-- Given instruction --
Quote exactly, and only, the lines from the one with "for tape_row in" down to the one with "obj.data.transform(world)", both included.

-- Collected data --
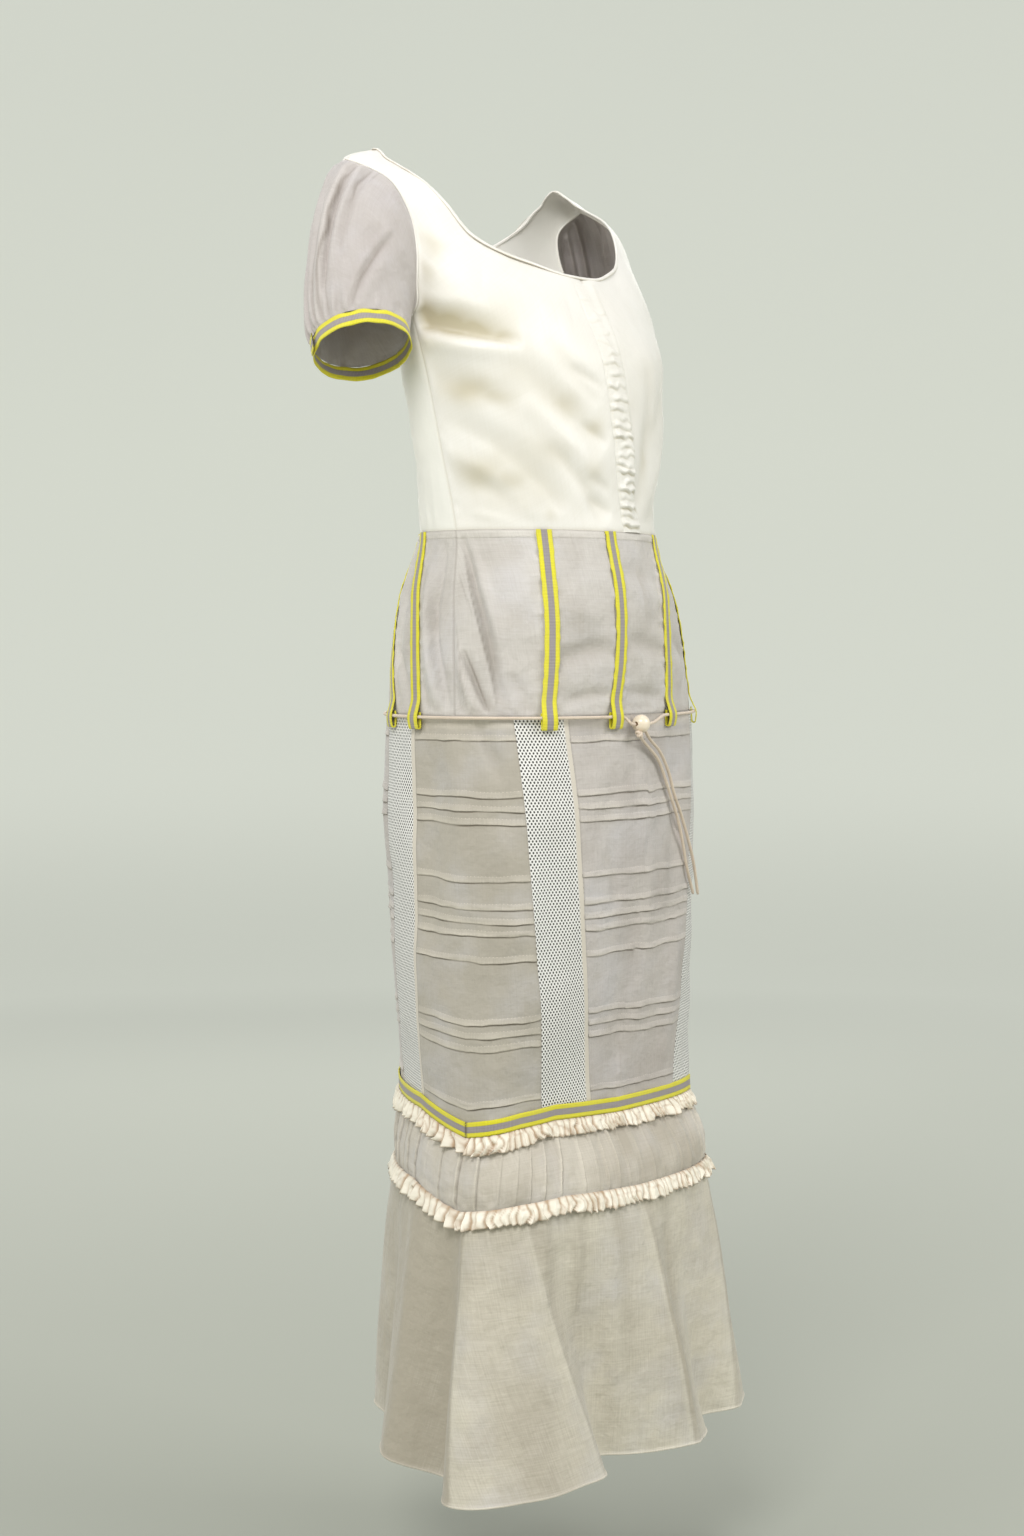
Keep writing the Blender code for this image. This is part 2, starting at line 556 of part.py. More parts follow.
def yoke_tape(name, *arounds):
    """A striped tape down the yoke, folded under at its foot to hold the cord."""
    straight = [(WAIST_Z - drop, LOOP_FOLD[0][1]) for drop in YOKE_DROPS[:-1]]
    path = np.array(straight + [(YOKE_HEM_Z - drop, out) for drop, out in LOOP_FOLD])
    ahead = np.gradient(path, axis=0)
    ahead /= np.linalg.norm(ahead, axis=1, keepdims=True)
    course = [(YOKE_HEM_Z, arounds[2]), ((WAIST_Z + YOKE_HEM_Z) / 2, arounds[1]), (WAIST_Z, arounds[0])]

    def place(u, v, layer):
        row = np.rint(v * (len(path) - 1)).astype(int)
        z = path[row, 0] + (layer - 0.5) * TAPE * ahead[row, 1]
        out = path[row, 1] - (layer - 0.5) * TAPE * ahead[row, 0]
        centre = smooth(course, np.clip(path[row, 0], YOKE_HEM_Z, WAIST_Z))
        around = centre + around_for(z, centre, (u - 0.5) * TAPE_WIDTH)
        return off_form(z, around, out)

    return wall(name, 1, len(path) - 1, place, "tape")


# Drawstring

def drawstring():
    """Round the hips through every tape's fold, and into the bead from both sides."""
    reach = (BEAD_RADIUS + 0.0005) / 0.213
    first, last = BEAD_AROUND + reach, BEAD_AROUND + 4 - reach
    z_cord, z_bead = YOKE_HEM_Z - 0.0015, YOKE_HEM_Z - 0.0085
    near_left, near_right = YOKE_TAPES[2][3] - 0.05, YOKE_TAPES[1][3] + 4 + 0.045
    stops = [first, first + 0.02, near_left, near_left + 0.012, near_left + 0.1,
             near_right - 0.1, near_right - 0.012, near_right, last - 0.02, last]
    level_part = [False, False] + [True] * 6 + [False, False]
    heights = [(at, z_cord if held else z_bead) for at, held in zip(stops, level_part)]
    outs = [(at, CORD_OUT if held else BEAD_OUT) for at, held in zip(stops, level_part)]
    around = np.concatenate([np.linspace(first, near_left, 9)[:-1], np.linspace(near_left, near_right, 48),
                             np.linspace(near_right, last, 7)[1:]])
    points = off_form(smooth(heights, around), around, smooth(outs, around))
    return tube("drawstring", points, "cord")


def cord_end(name, rows):
    z, around, out = np.array(rows).T
    route = off_form(z, around, out)
    run = np.concatenate([[0], np.cumsum(np.linalg.norm(np.diff(route, axis=0), axis=1))])
    at = np.linspace(0, run[-1], 18)
    points = np.stack([smooth(list(zip(run, route[:, k])), at) for k in range(3)], -1)
    return tube(name, points, "cord")


# Skirt

SKIRT_LENGTH = 0.384


def seam_around(seam, share):
    rows = [(0, seam[1]), (0.5, seam[2]), (1, seam[3])]
    return smooth(rows, share)


def panel_place(left, right, rise):
    """Points of a skirt panel between two seams; rise raises its outside by the drop below the yoke."""
    def place(u, v, layer):
        start = seam_around(left, v) + SEAM
        end = seam_around(right, v) - SEAM
        end = np.where(end < start, end + 4, end)
        side = np.rint((start + end) / 2)
        folded = np.where(u < 0.5, start + (side - start) * 2 * u, side + (end - side) * (2 * u - 1))
        around = np.where("side" in left[0], folded, start + (end - start) * u)
        bottom = hem_drop(around) - TIER_TOP_DROP + GAP
        z = YOKE_HEM_Z - GAP / 2 + (bottom - YOKE_HEM_Z) * v
        return off_form(z, around, layer * (VOILE + rise(v * SKIRT_LENGTH)))

    return place


def tuck_rise(drop):
    """Height of the pintucks: each is a fold that leans down over its stitching."""
    ridge = np.abs(np.asarray(drop)[..., None] - np.array(TUCK_DROPS)) < 1e-5
    return TUCK_RISE * ridge.any(axis=-1)


def tuck_stops():
    stops = [0.0]
    for d in TUCK_DROPS:
        alone = d - stops[-1] > 0.020
        stops += [d - 0.0035] * alone + [d, d + 0.0006]
    return np.array(stops + [SKIRT_LENGTH]) / SKIRT_LENGTH


def skirt_panels():
    stops = tuck_stops()
    for k, seam in enumerate(SKIRT_SEAMS):
        following = SKIRT_SEAMS[(k + 1) % len(SKIRT_SEAMS)]
        if seam[0].startswith("skirt"):
            columns = 4 if "side" in seam[0] else 6
            place = panel_place(seam, following, tuck_rise)
            wall(seam[0], columns, len(stops) - 1, place, "voile", v_stops=stops)
        else:
            place = panel_place(seam, following, lambda drop: 0 * drop)
            wall(seam[0], 2, 10, place, "mesh", v_stops=[*np.linspace(0, stops[-2], 10), 1])


def hem_tape():
    def place(u, v, layer):
        around = 4 * u
        return off_form(hem_drop(around) - TAPE_WIDTH * v, around, LYING + 2 * GAP + layer * TAPE)

    return wall("hem_tape", 80, 1, place, "tape", ring=True)


def ruffle(name, top_drop):
    """A gathered strip, standing out and waving more towards its free edge."""
    def surface(around, z):
        share = (hem_drop(around) - top_drop - z) / RUFFLE_HEIGHT
        wave = (1 + np.cos(2 * np.pi * RUFFLE_WAVES * around / 4)) * RUFFLE_WAVE_RISE
        return off_form(z, around, LYING + 2 * GAP + (0.0048 + wave) * share + wave * 0.2)

    def place(u, v, layer):
        around = 4 * u
        z = hem_drop(around) - top_drop - RUFFLE_HEIGHT * v
        return thick(surface, around, z, layer, SATIN)

    return wall(name, RUFFLE_WAVES * 4, 1, place, "ruffle", ring=True)


def tier(name, start):
    """The gathered band between the ruffles, with upright tucks."""
    def surface(around, z):
        top = hem_drop(around) - TIER_TOP_DROP
        share = np.clip((top - z) / (FLOUNCE_TOP_DROP - TIER_TOP_DROP), 0, 1)
        tuck = (1 + np.cos(2 * np.pi * TIER_TUCKS * around / 4)) * TIER_TUCK_RISE
        return off_form(z, around, (0.0035 + tuck) * np.sin(np.pi * share) ** 1.2)

    def place(u, v, layer):
        around = start + SEAM + (2 - 2 * SEAM) * u
        top = hem_drop(around) - TIER_TOP_DROP - TIER_CLEARANCE["above"]
        z = top - (FLOUNCE_TOP_DROP - TIER_TOP_DROP - sum(TIER_CLEARANCE.values())) * v
        return thick(surface, around, z, layer, VOILE)

    return wall(name, TIER_TUCKS * 2, 2, place, "voile")


def flounce_surface(around, z):
    top = hem_drop(around) - FLOUNCE_TOP_DROP
    share = np.clip((top - z) / FLOUNCE_DROP, 0, None)
    turned = np.mod(np.asarray(around) + 2, 4) - 2
    lean = np.interp(turned, *np.array(FOLD_LEAN).T)
    fold = smooth(FLOUNCE_FOLDS, turned + lean * (1 - np.minimum(share, 1)), period=4)
    return off_form(z, around, fold * share ** 1.15)


def flounce(name, start):
    def place(u, v, layer):
        around = start + SEAM + (2 - 2 * SEAM) * u
        z = hem_drop(around) - FLOUNCE_TOP_DROP - GAP / 2 - FLOUNCE_DROP * v
        return thick(flounce_surface, around, z, layer, VOILE)

    return wall(name, 30, 5, place, "voile")


for old in list(bpy.data.objects):
    bpy.data.objects.remove(old, do_unlink=True)
DRESS = collection("patchwork_dress")

bodice_front("bodice_front_right", -1, NECK_RIGHT)
bodice_front("bodice_front_left", 1, NECK_LEFT)
bodice_back()
neck_binding()
placket()
for side_name, side_sign in (("right", -1), ("left", 1)):
    sleeve("sleeve_" + side_name, side_sign)
    cuff_tape("cuff_tape_" + side_name, side_sign)
yoke_panel("yoke_front", -1)
yoke_panel("yoke_back", 1)
for tape_row in YOKE_TAPES:
    yoke_tape(*tape_row)
drawstring()
bead_centre = off_form(np.array(YOKE_HEM_Z - 0.0085), np.array(BEAD_AROUND), BEAD_OUT)
ball("bead", bead_centre, (BEAD_RADIUS, BEAD_RADIUS, 0.0082), "bead", 12, 8)
ball("cord_knot", bead_centre + np.array([-0.0072, -0.0033, -0.0094]), (0.0042, 0.0036, 0.0036), "cord", 10, 7)
for end_name, end_rows in CORD_ENDS.items():
    cord_end(end_name, end_rows)
skirt_panels()
hem_tape()
ruffle("ruffle_upper", TAPE_WIDTH + SATIN)
ruffle("ruffle_lower", FLOUNCE_TOP_DROP - 0.003)
tier("tier_front", -1)
tier("tier_back", 1)
flounce("flounce_front", -1)
flounce("flounce_back", 1)
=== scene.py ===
import math

import bpy
import numpy as np
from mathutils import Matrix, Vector


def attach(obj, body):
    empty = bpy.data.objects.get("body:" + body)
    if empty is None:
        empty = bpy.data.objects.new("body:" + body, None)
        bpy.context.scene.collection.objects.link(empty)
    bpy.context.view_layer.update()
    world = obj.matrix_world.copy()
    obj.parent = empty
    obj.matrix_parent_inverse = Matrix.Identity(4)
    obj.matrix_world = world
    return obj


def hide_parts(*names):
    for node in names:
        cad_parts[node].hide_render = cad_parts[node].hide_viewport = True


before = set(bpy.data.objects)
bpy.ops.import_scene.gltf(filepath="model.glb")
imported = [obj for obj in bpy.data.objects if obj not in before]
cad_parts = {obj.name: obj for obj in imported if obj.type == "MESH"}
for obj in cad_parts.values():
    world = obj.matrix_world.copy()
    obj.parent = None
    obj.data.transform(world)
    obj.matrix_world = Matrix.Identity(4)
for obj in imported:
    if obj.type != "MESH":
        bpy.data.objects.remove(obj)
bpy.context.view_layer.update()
print("frame loaded")

# Camera first: to the front and the wearer's right of the dress, a little above its middle and tipped down
cameraView = {"turn": -50.0, "distance": 2.3, "focalPixels": 2300.0, "imageHeight": 1536.0, "sensor": 36.0,
              "height": -0.47, "aside": 0.034, "horizonRow": 640.0, "farthest": 60.0}


def placeCamera(view):
    turn = math.radians(view["turn"])
    right = Vector((math.cos(turn), math.sin(turn), 0))
    ahead = Vector((-math.sin(turn), math.cos(turn), 0))
    tip = math.atan((view["imageHeight"] / 2 - view["horizonRow"]) / view["focalPixels"])
    lens = bpy.data.cameras.new("camera")
    lens.sensor_width = view["sensor"]
    lens.lens = view["focalPixels"] / view["imageHeight"] * view["sensor"]
    lens.clip_end = view["farthest"]
    camera = bpy.data.objects.new("camera", lens)
    bpy.context.scene.collection.objects.link(camera)
    camera.location = right * view["aside"] - ahead * view["distance"] + Vector((0, 0, view["height"]))
    look = ahead * math.cos(tip) - Vector((0, 0, 1)) * math.sin(tip)
    camera.rotation_euler = look.to_track_quat("-Z", "Y").to_euler()
    bpy.context.scene.camera = camera


placeCamera(cameraView)

# The form that the whole dress is cut on. Each row: z, centre x, centre y, half width, front depth,
# back depth, roundness of front and back, twist in degrees
formSections = np.array([
    (-.005, 0, .012, .126, .007, .007, 2.2, 2.2, 0), (-.022, 0, .01, .174, .03, .03, 2.2, 2.2, 0),
    (-.05, 0, -.004, .178, .074, .066, 2.3, 2.2, 0), (-.1, .002, -.024, .169, .094, .086, 2.3, 2.2, 0),
    (-.15, .002, -.046, .161, .104, .092, 2.3, 2.2, 1), (-.213, .003, -.057, .154, .12, .086, 2.2, 2.1, 3),
    (-.29, .004, -.062, .143, .116, .084, 2.2, 2.1, 5), (-.365, .005, -.07, .134, .106, .094, 2.1, 2.1, 6),
    (-.43, .006, -.082, .15, .112, .13, 2.1, 2.1, 5), (-.49, .008, -.09, .162, .108, .148, 2.1, 2.1, 5),
    (-.545, .009, -.098, .168, .098, .164, 2.2, 2, 4), (-.62, .01, -.103, .17, .092, .184, 2.3, 1.9, 4),
    (-.7, .01, -.107, .168, .084, .192, 2.4, 1.8, 3), (-.8, .01, -.111, .165, .07, .198, 2.6, 1.7, 2),
    (-.92, .01, -.117, .16, .05, .208, 2.8, 1.5, 0), (-.99, .01, -.119, .17, .075, .208, 2.5, 1.6, 0),
    (-1.13, .01, -.117, .182, .084, .192, 2.3, 1.8, 0), (-1.275, .01, -.114, .192, .092, .176, 2.2, 2, 0)])
waistZ, yokeHemZ = -0.368, -0.540
satinWall, voileWall, tapeWall = 0.0015, 0.0014, 0.0010
tapeWidth = 0.0145
quarterLength = 0.21    # of cloth for one step of around, near enough for placing creases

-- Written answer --
for tape_row in YOKE_TAPES:
    yoke_tape(*tape_row)
drawstring()
bead_centre = off_form(np.array(YOKE_HEM_Z - 0.0085), np.array(BEAD_AROUND), BEAD_OUT)
ball("bead", bead_centre, (BEAD_RADIUS, BEAD_RADIUS, 0.0082), "bead", 12, 8)
ball("cord_knot", bead_centre + np.array([-0.0072, -0.0033, -0.0094]), (0.0042, 0.0036, 0.0036), "cord", 10, 7)
for end_name, end_rows in CORD_ENDS.items():
    cord_end(end_name, end_rows)
skirt_panels()
hem_tape()
ruffle("ruffle_upper", TAPE_WIDTH + SATIN)
ruffle("ruffle_lower", FLOUNCE_TOP_DROP - 0.003)
tier("tier_front", -1)
tier("tier_back", 1)
flounce("flounce_front", -1)
flounce("flounce_back", 1)
=== scene.py ===
import math

import bpy
import numpy as np
from mathutils import Matrix, Vector


def attach(obj, body):
    empty = bpy.data.objects.get("body:" + body)
    if empty is None:
        empty = bpy.data.objects.new("body:" + body, None)
        bpy.context.scene.collection.objects.link(empty)
    bpy.context.view_layer.update()
    world = obj.matrix_world.copy()
    obj.parent = empty
    obj.matrix_parent_inverse = Matrix.Identity(4)
    obj.matrix_world = world
    return obj


def hide_parts(*names):
    for node in names:
        cad_parts[node].hide_render = cad_parts[node].hide_viewport = True


before = set(bpy.data.objects)
bpy.ops.import_scene.gltf(filepath="model.glb")
imported = [obj for obj in bpy.data.objects if obj not in before]
cad_parts = {obj.name: obj for obj in imported if obj.type == "MESH"}
for obj in cad_parts.values():
    world = obj.matrix_world.copy()
    obj.parent = None
    obj.data.transform(world)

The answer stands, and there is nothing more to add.